The Semgrep report also matters because cybersecurity is a canary category. If open-source models are reaching parity with frontier closed-source systems on tasks requiring precise technical reasoning, that capability is radiating outward into adjacent domains — fraud, social engineering, identity theft — that hit families directly.

What we'd actually do

Audit every account that touches your money or your identity, and turn on passkeys or hardware-key 2FA wherever it's offered. SMS two-factor authentication is better than nothing, but SIM-swapping attacks are cheap and increasingly automated. Passkeys — supported by Google, Apple, and most major banks as of mid-2026 — bind authentication to your physical device in a way that a stolen password alone cannot defeat. This takes roughly 20 minutes across your most important accounts and costs nothing.

Run a credit freeze on all three bureaus if you haven't already. This remains the single highest-leverage, zero-cost action a household can take against identity fraud. Equifax, Experian, and TransUnion each offer free freezes. A freeze doesn't affect your credit score and takes under five minutes per bureau to activate. Thaw temporarily when you need to apply for credit. The friction cost is low; the protection is disproportionately high.

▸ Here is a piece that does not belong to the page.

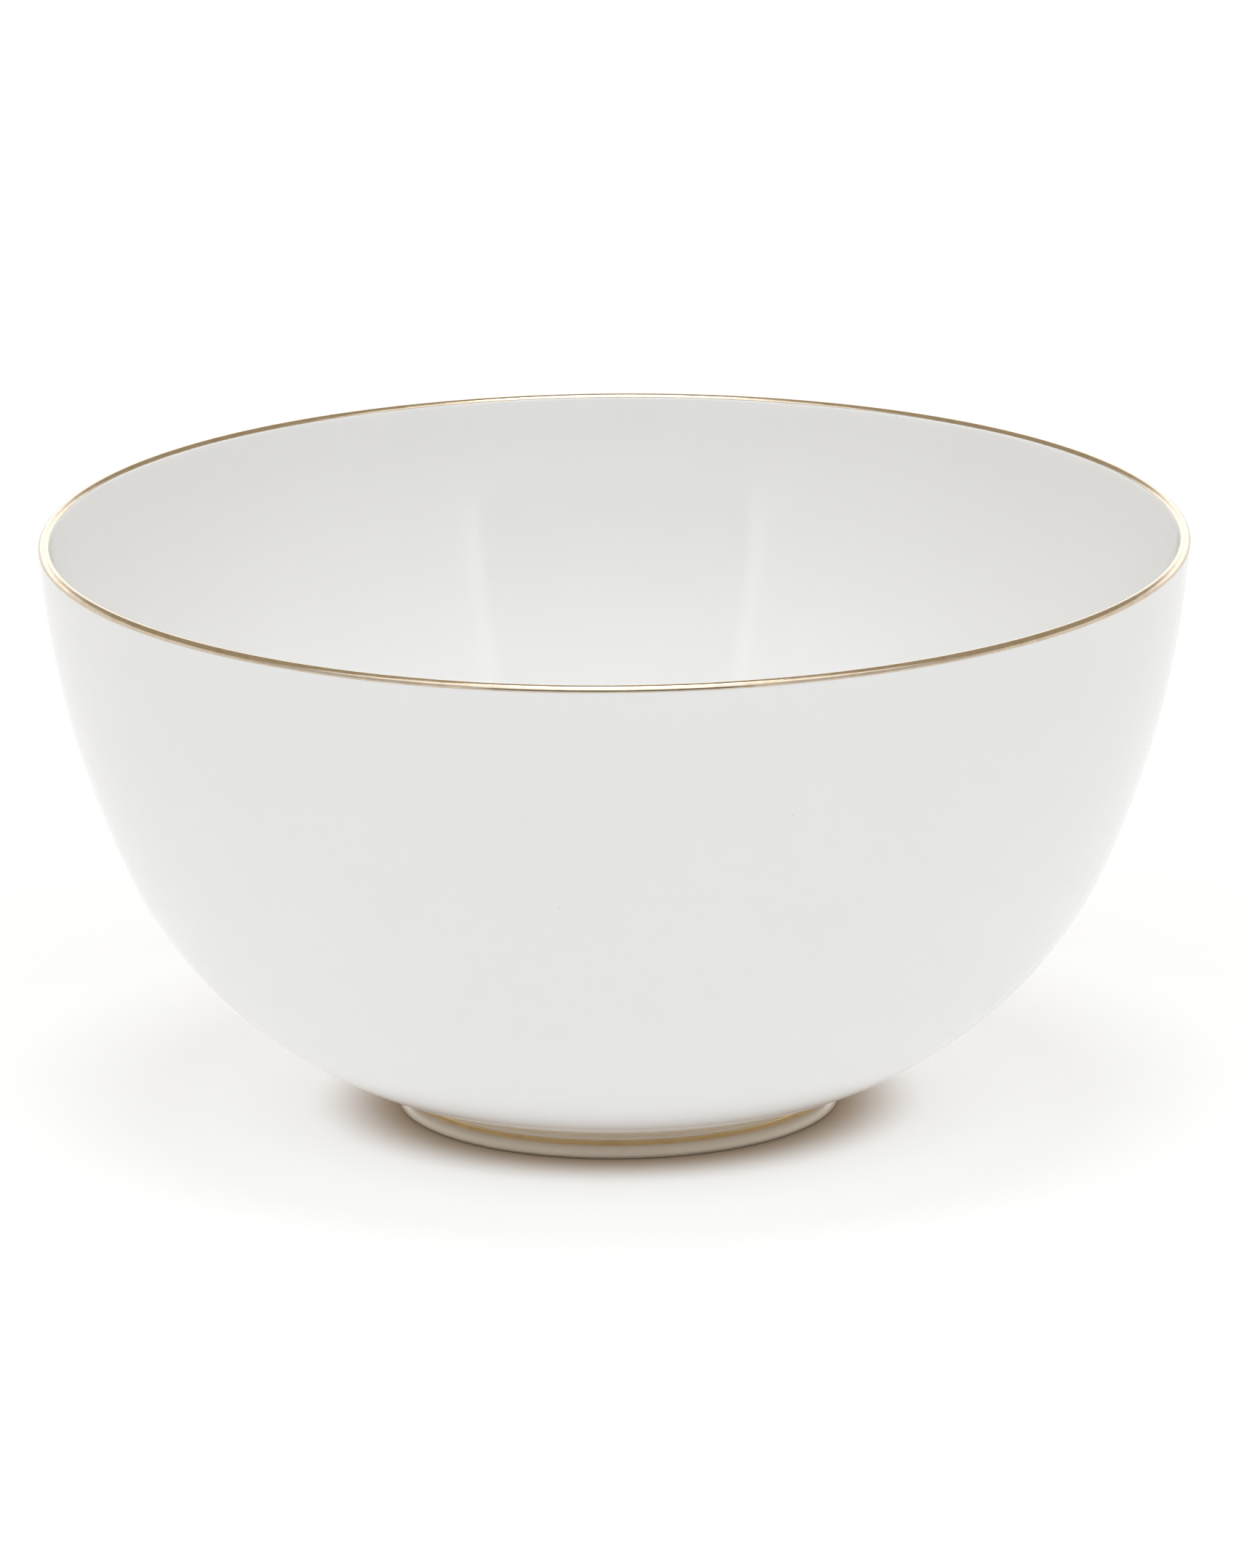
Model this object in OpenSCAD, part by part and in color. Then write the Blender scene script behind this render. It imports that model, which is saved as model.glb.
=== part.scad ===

Train one skeptical habit into every family member: verify any financial or urgent request through a second channel. If your bank texts you, call the number on your card. If your kid's school emails a payment link, call the front office. One sentence of friction before clicking breaks the most common AI-assisted phishing chains, which depend on speed and emotional pressure. Make this a household norm, not a lecture.

Check your router's firmware version and default DNS settings this week. Compromised home routers are a persistent household vulnerability that doesn't require sophisticated AI to exploit — but AI-assisted scanning makes identifying unpatched routers faster and cheaper for attackers. Most ISP-provided routers have an admin panel at 192.168.1.1 or 192.168.0.1. Check whether automatic updates are enabled. If your router is more than four years old, the calculus on replacing it is shifting.

The bigger picture

The preparedness question here isn't whether your family needs to understand large language model architecture. It's whether your household security posture was built for the threat environment of 2019 or the one you're actually in.

Open-source AI reaching benchmark parity with closed-source frontier models is a structural shift, not a one-week news story. The families who weather it well won't be the ones who bought the most gear or read the most alarming headlines. They'll be the ones who made two or three boring, durable changes to how they authenticate, how they verify, and how they talk about digital skepticism at the kitchen table.

Durability over drama. That's still the frame.